Trevi Plan 3, Orchard Hills

This is the quintessential indoor-outdoor house, with plentiful open-air and covered outdoor space, as well as a generous pool and deck area flowing seamlessly from the open-plan interior rooms through expansive accordion glass doors. The consistent use of one paving material both defines the outdoor spaces and brings them together as a whole. Outdoor spaces follow the same design principles as indoor rooms: Each is properly scaled and furnished to fulfill a specific purpose and in a fashion that’s consistent with the style and materials of the house. Surrounded on three sides by the living and dining spaces and gallery, and viewed from the private bedrooms and bonus family room above, the interior courtyard offers intimate seating for four. The covered loggia, an extension of the great room, serves as a dining room for a dozen guests. Paved areas adjacent to the loggia and kitchen provide comfortable seating for relaxation and outdoor dining.

Bishops Landing

We partnered with Beazer Homes in coastal Delaware to create a residents’ clubhouse with inviting outdoor living areas. Multiple spaces provide residents with views, seating, tables, fireplaces, and areas for large and small groups. The main courtyard is an appealing place both day and night, with seating and a fireplace to keep warm during the evening while stargazing. The flanking covered porches are designed for seating and eating, and all outdoor areas are oriented for views of the water feature. An optimal outdoor living experience is one that features multiple spaces that are linked together so that residents can spend time outside in all kinds of weather.

The Oasis

When you name a show home The Oasis, a spectacular exterior environment had better be part of the plan. Here, outdoor living spaces blur the lines between interior and exterior, thanks to pocketing, multi-panel sliding glass doors that open out onto the outdoor room. A front door leads into the courtyard, providing a gradual entry progression into the house. The home wraps completely around the private courtyard. Outdoor living here is designed to be as functional and beautiful by day as it is by night, with a separate cabana that houses a full outdoor kitchen and a dining area. Fire and water elements are seen in the form of the firepit dining table and the strip of fire above the sun deck’s waterfall return. Local regulations limited the amount of impervious surface possible, so a gravel and stone driveway was installed. Stormwater rules make retention provisions a must as well, but we didn’t want to dedicate precious square footage to a retention pond. Instead, the pond is concealed under the decking, which isn’t considered an impervious surface.


The best outdoor spaces blend architecture with nature, blurring the line between indoors and out. This home was designed for a narrow urban infill site, with an interior courtyard that helps bring much-needed light into the narrow, deep home. It also provides a private outdoor room for family activities and entertaining.

Millennial Home

Well-planned outdoor space adds perceived additional square footage to a small floor plan.

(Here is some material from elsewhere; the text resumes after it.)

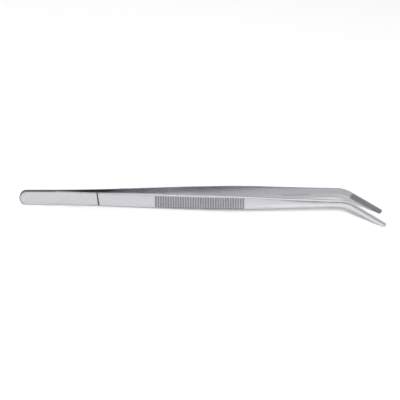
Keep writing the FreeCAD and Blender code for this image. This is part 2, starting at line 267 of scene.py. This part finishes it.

This one, targeted to a Millennial buyer, provides two 8-foot-wide sliding glass doors that extend sight lines to an inviting and functional outdoor room. The upper-level extension at the rear of the home provides shelter for an outdoor kitchen and eating area. The fireplace is set in a spot that allows it to be seen from the living space, eliminating the need for an indoor fireplace. The overhead door at the rear of the garage provides access and opportunity for more sheltered space off of the outdoor room (or a place to tuck away the tiki bar).